The grim irony of it all was that Bowie was now enjoying huge success in a land that had proved naggingly elusive for most Brit-rockers to crack. Young Americans had been huge, spawning a US Number 1 single in Fame. His vampiric visage was plastered across every entertainment weekly, and he became one of the first white artists ever to appear on ABC’s prestigious Soul Train. He was also about to make his fêted acting debut in Nic Roeg’s surreal sci-fi flick, The Man Who Fell To Earth. Station To Station would be another smash, eventually hitting Number 3 in the US. But by then, Bowie would be long gone and past caring.

Bowie was so addled during the Station To Station sessions in late ’75, he barely remembers them: “I know it was in LA because I’ve read it was,” he said recently. But it was on this LP that he began to create the brave new world that would lead him to Berlin and, eventually, to sanity. Homesick and bored with the MOR “plastic soul” of his Young Americans phase, Bowie became spellbound with the Teutonic electronica of Kraftwerk and Neu!.
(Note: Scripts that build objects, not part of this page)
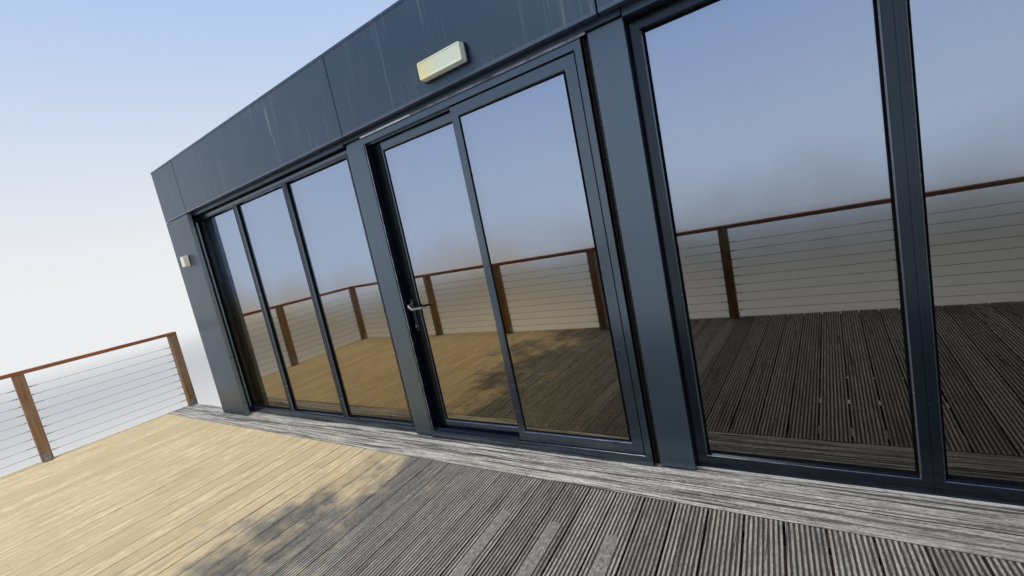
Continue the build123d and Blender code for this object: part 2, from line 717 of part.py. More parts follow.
def build():
    """All nodes by name."""
    left_run = (LEFT_WINDOW_START, -PILASTER_OUTER, LEFT_MULLION, LEFT_SETBACK)
    right_run = (PILASTER_OUTER, RIGHT_WINDOW_END, RIGHT_MULLION, RIGHT_SETBACK)
    left_frame, left_sheets = window(*left_run)
    right_frame, right_sheets = window(*right_run)
    right_frame -= mullion_joints(*right_run)
    sliding_frame, sliding_glass = sliding_leaf()
    fixed_frame, fixed_glass = leaf(
        FIXED_LEFT, INTERLOCK, FIXED_STILE, OUTER_LEAF_FRONT, DOOR_SILL, DOOR_TOP_EDGE
    )
    slot_front = FACE + DOOR_SETBACK + SLOT_SETBACK
    slot_back = FACE + DOOR_SETBACK + DOOR_DEPTH
    light_base, light_cover = bulkhead_light()
    front_y = FRONT + FRONT_POST_INSET
    face_y = FACE + FACE_POST_INSET
    rear_y = REAR - REAR_POST_INSET
    long_lines = long_bearer_lines()
    ends = end_bearer_lines()
    front_row = post_row(long_lines + ends, front_y)
    face_row = post_row(long_lines, face_y)
    end_pair = post_row(ends, FACE + BORDER_BACK - POST / 2)
    middle_row = post_row(long_lines, (face_y + rear_y) / 2)
    rear_row = post_row(long_lines, rear_y)
    side_top = FASCIA_BOTTOM - PANEL_JOINT
    rear_edge = HALF - CLADDING
    cladding_left = side_cladding(-1, PANEL_JOINT, side_top)
    cladding_right = side_cladding(1, PANEL_JOINT, side_top)
    fascia_left = side_cladding(-1, FASCIA_BOTTOM, FASCIA_TOP)
    fascia_right = side_cladding(1, FASCIA_BOTTOM, FASCIA_TOP)
    nodes = {
        "deck_posts": Compound(front_row + face_row + end_pair),
        "cabin_posts": Compound(middle_row + rear_row),
        "bearers": bearers(),
        "knee_braces": knee_braces(front_y, face_y),
        "deck_joists": deck_joists(),
        "deck_front_rim": deck_front_rim(),
        "deck_end_rims": deck_end_rims(),
        "deck_boards": deck_boards(),
        "border_boards": border_boards(),
        "rail_posts": rail_posts(),
        "front_hand_rail": front_hand_rail(),
        "side_hand_rails": side_hand_rails(),
        "front_rail_wires": front_rail_wires(),
        "left_rail_wires": side_rail_wires(-1),
        "right_rail_wires": side_rail_wires(1),
        "cabin_floor": cabin_floor(),
        "floor_skirts": floor_skirts(),
        "side_walls": Compound([side_wall(-1), side_wall(1)]),
        "rear_wall": upper(-rear_edge, rear_edge, REAR - CORE_BACK, REAR - CLADDING, 0, WALL_HEIGHT),
        "corner_piers": Compound([corner_pier(-1, LEFT_WINDOW_START), corner_pier(1, RIGHT_WINDOW_END)]),
        "corner_columns": Compound([corner_column(-1), corner_column(1)]),
        "side_cladding": Compound(cladding_left + cladding_right),
        "rear_cladding": Compound(rear_cladding(PANEL_JOINT, side_top)),
        "head_bands": head_bands(),
        "pilasters": Compound([pilaster(-1), pilaster(1)]),
        "front_fascia": front_fascia(),
        "side_fascias": Compound(fascia_left + fascia_right),
        "rear_fascia": Compound(rear_cladding(FASCIA_BOTTOM, FASCIA_TOP)),
        "roof": roof(),
        "long_parapets": long_parapets(),
        "side_parapets": side_parapets(),
        "roof_edge_trim": roof_edge_trim(),
        "left_window_frame": left_frame,
        "right_window_frame": right_frame,
        "window_glass": Compound(left_sheets + right_sheets),
        "door_frame": door_frame(),
        "door_side_filler": upper(FRAME_RIGHT, PILASTER_INNER, slot_front, slot_back, 0, DOOR_HEIGHT),
        "fixed_leaf": fixed_frame,
        "fixed_leaf_glass": fixed_glass,
        "sliding_leaf": sliding_frame,
        "sliding_leaf_glass": sliding_glass,
        "door_handle": door_handle(),
        "bulkhead_light_base": light_base,
        "bulkhead_light_cover": light_cover,
        "column_lights": Compound([column_light(-1), column_light(1)]),
    }
    return nodes


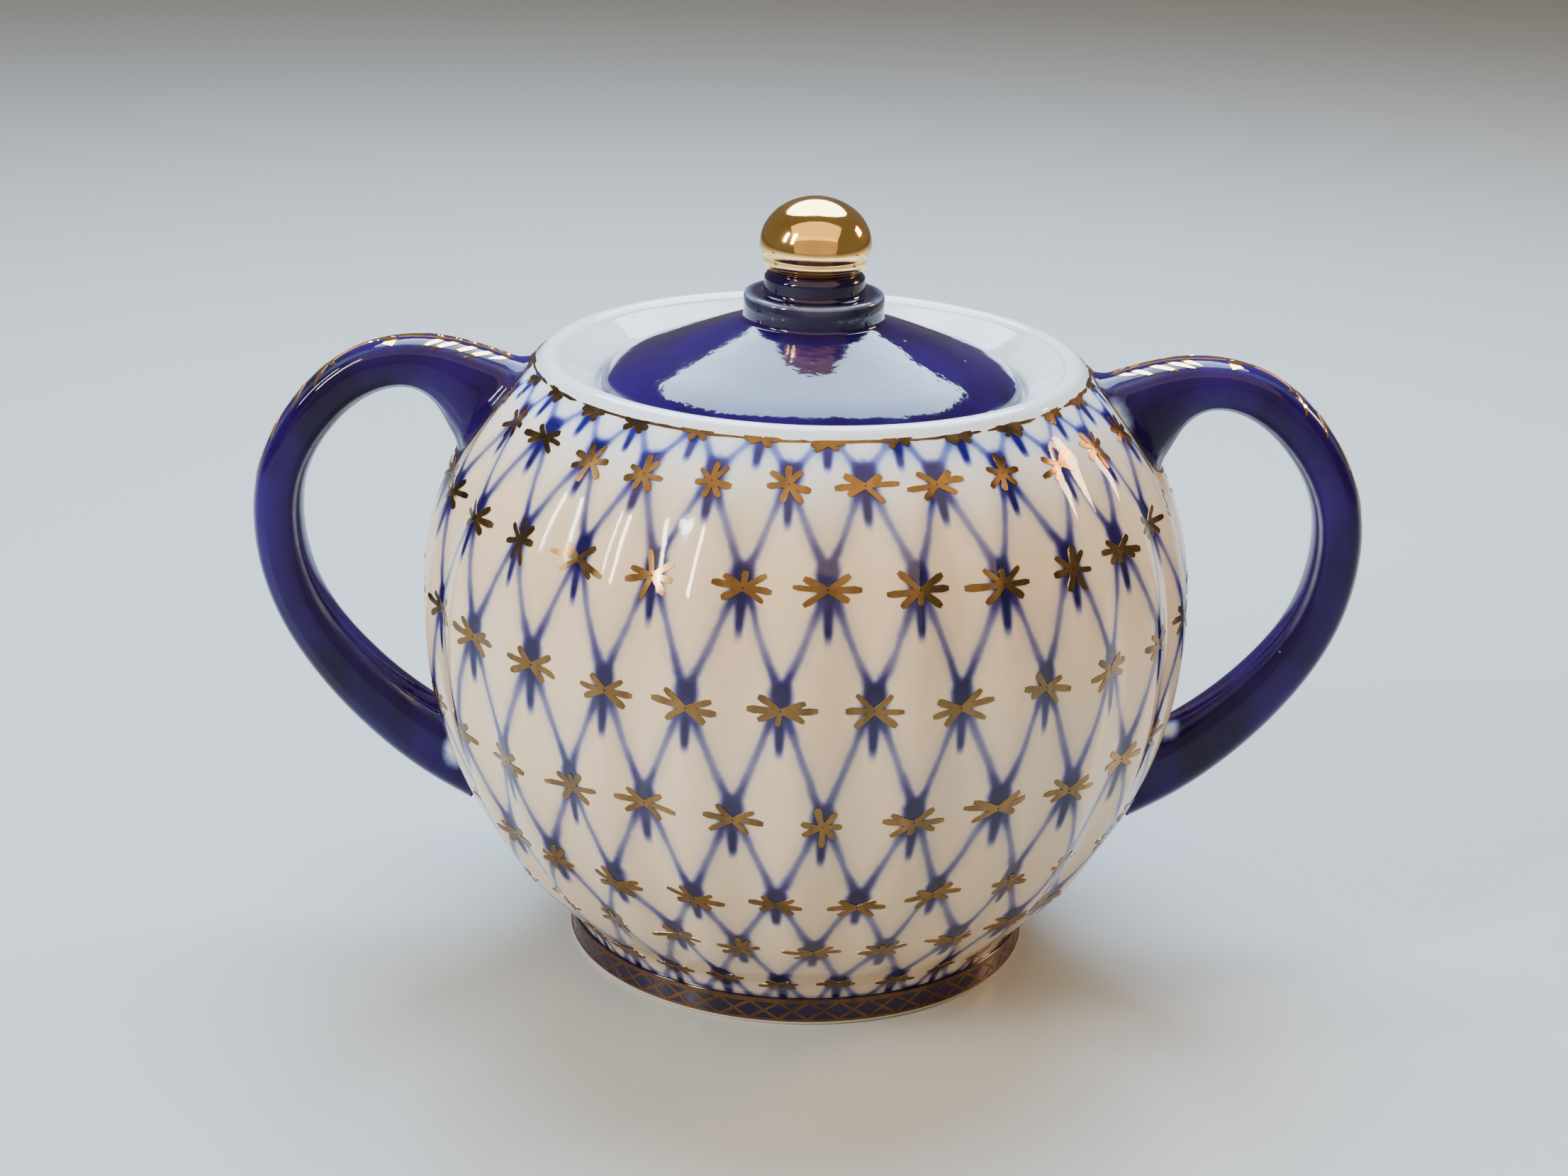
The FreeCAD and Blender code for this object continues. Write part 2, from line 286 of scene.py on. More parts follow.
class Graph:
    """Short way to write a material's nodes."""

    def __init__(self, name):
        self.material = bpy.data.materials.new(name)
        self.material.use_nodes = True
        self.tree = self.material.node_tree
        self.shader = self.tree.nodes["Principled BSDF"]
        self.place = self.add("ShaderNodeTexCoord").outputs["Object"]

    def add(self, kind, inputs=(), **settings):
        node = self.tree.nodes.new(kind)
        for key, value in settings.items():
            setattr(node, key, value)
        for key, value in dict(inputs).items():
            self.feed(node.inputs[key], value)
        return node

    def feed(self, socket, value):
        if isinstance(value, bpy.types.NodeSocket):
            self.tree.links.new(value, socket)
        else:
            socket.default_value = value

    def math(self, operation, *values, clamp=False):
        node = self.add("ShaderNodeMath", operation=operation, use_clamp=clamp)
        for socket, value in zip(node.inputs, values):
            self.feed(socket, value)
        return node.outputs[0]

    def fade(self, value, start, end, low=0.0, high=1.0):
        """low before start, high after end, smooth between; start may be larger than end."""
        node = self.add("ShaderNodeMapRange", {0: value, 1: start, 2: end, 3: low, 4: high})
        node.interpolation_type = "SMOOTHSTEP"
        return node.outputs[0]

    def noise(self, scale, detail=2.0, where=None, stretch=None):
        where = where or self.place
        if stretch:
            where = self.add("ShaderNodeMapping", {"Vector": where, "Scale": stretch}).outputs[0]
        inputs = {"Vector": where, "Scale": scale, "Detail": detail}
        return self.add("ShaderNodeTexNoise", inputs).outputs[0]

    def spots(self, scale):
        inputs = {"Vector": self.place, "Scale": scale}
        return self.add("ShaderNodeTexVoronoi", inputs).outputs

    def parts(self, vector):
        return self.add("ShaderNodeSeparateXYZ", {0: vector}).outputs

    def painted(self, label):
        return self.add("ShaderNodeAttribute", attribute_name=label).outputs["Fac"]

    def blend(self, share, first, second):
        node = self.add("ShaderNodeMix", data_type="RGBA")
        for key, value in ((0, share), (6, first), (7, second)):
            self.feed(node.inputs[key], value)
        return node.outputs[2]

    def ramp(self, value, stops):
        node = self.add("ShaderNodeValToRGB", {0: value})
        while len(node.color_ramp.elements) < len(stops):
            node.color_ramp.elements.new(0.5)
        for element, (position, colour) in zip(node.color_ramp.elements, stops):
            element.position, element.color = position, (*colour, 1)
        return node.outputs[0]

    def bump(self, height, strength, distance):
        inputs = {"Height": height, "Strength": strength, "Distance": distance}
        node = self.add("ShaderNodeBump", inputs)
        self.feed(self.shader.inputs["Normal"], node.outputs[0])

    def either(self, *values):
        """Union of soft masks."""
        left = None
        for value in values:
            gap = self.math("SUBTRACT", 1.0, value, clamp=True)
            left = gap if left is None else self.math("MULTIPLY", left, gap)
        return self.math("SUBTRACT", 1.0, left, clamp=True)

    def set(self, **values):
        for key, value in values.items():
            self.feed(self.shader.inputs[key.replace("_", " ")], value)


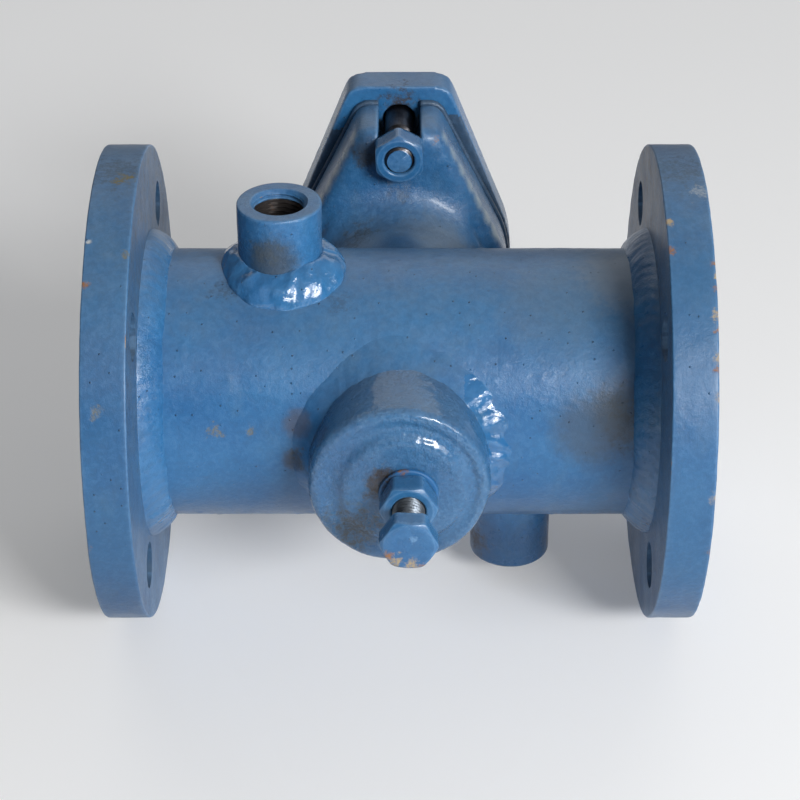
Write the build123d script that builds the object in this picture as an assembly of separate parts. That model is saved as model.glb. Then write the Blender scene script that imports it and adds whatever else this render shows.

“It’s not the side-effects of the cocaine,” Bowie growled on Station To Station’s title track. Though still infused with US R’n’B, this shuddering rock juggernaut explicitly signposted his new direction: “The European canon is here,” he shrieked over steam-driven, Krautrock-leaning machine rhythms. But any sonic similarities with Kraftwerk’s 1977 classic Trans-Europe Express were coincidental. “Station To Station preceded Trans-Europe Express by quite some time,” says Bowie, speaking exclusively to Uncut in January 2001, arguing that his synthetic fusion of R’n’B and electronica was poles apart from Kraftwerk’s ordered machine symphonies. But he does salute Kraftwerk’s “determination to stand apart from stereotypical American chord sequences and their wholehearted embrace of a European sensibility displayed through their music.”

Bowie certainly demonstrated his fondness for Kraftwerk on his White Light [Isolar] tour in 1976, using tapes of their music to set the pre-show mood. Iggy Pop was a permanent fixture on the tour, having discharged himself from UCLA’s Neuro Psychological Institute and had made a pact with Bowie to kick drugs. They were chemical brothers, overdosing on America, rushing headlong into Europe’s embrace. Ironically, both would be arrested on the tour’s East Coast leg for possession of cannabis. “Rest assured the stuff was not mine,” Bowie snapped a few months later. “I can’t say much more, but it did belong to others in the room that we were busted in. Bloody potheads. What a dreadful irony, me popped for grass. The stuff sickens me. I haven’t touched it in a decade.”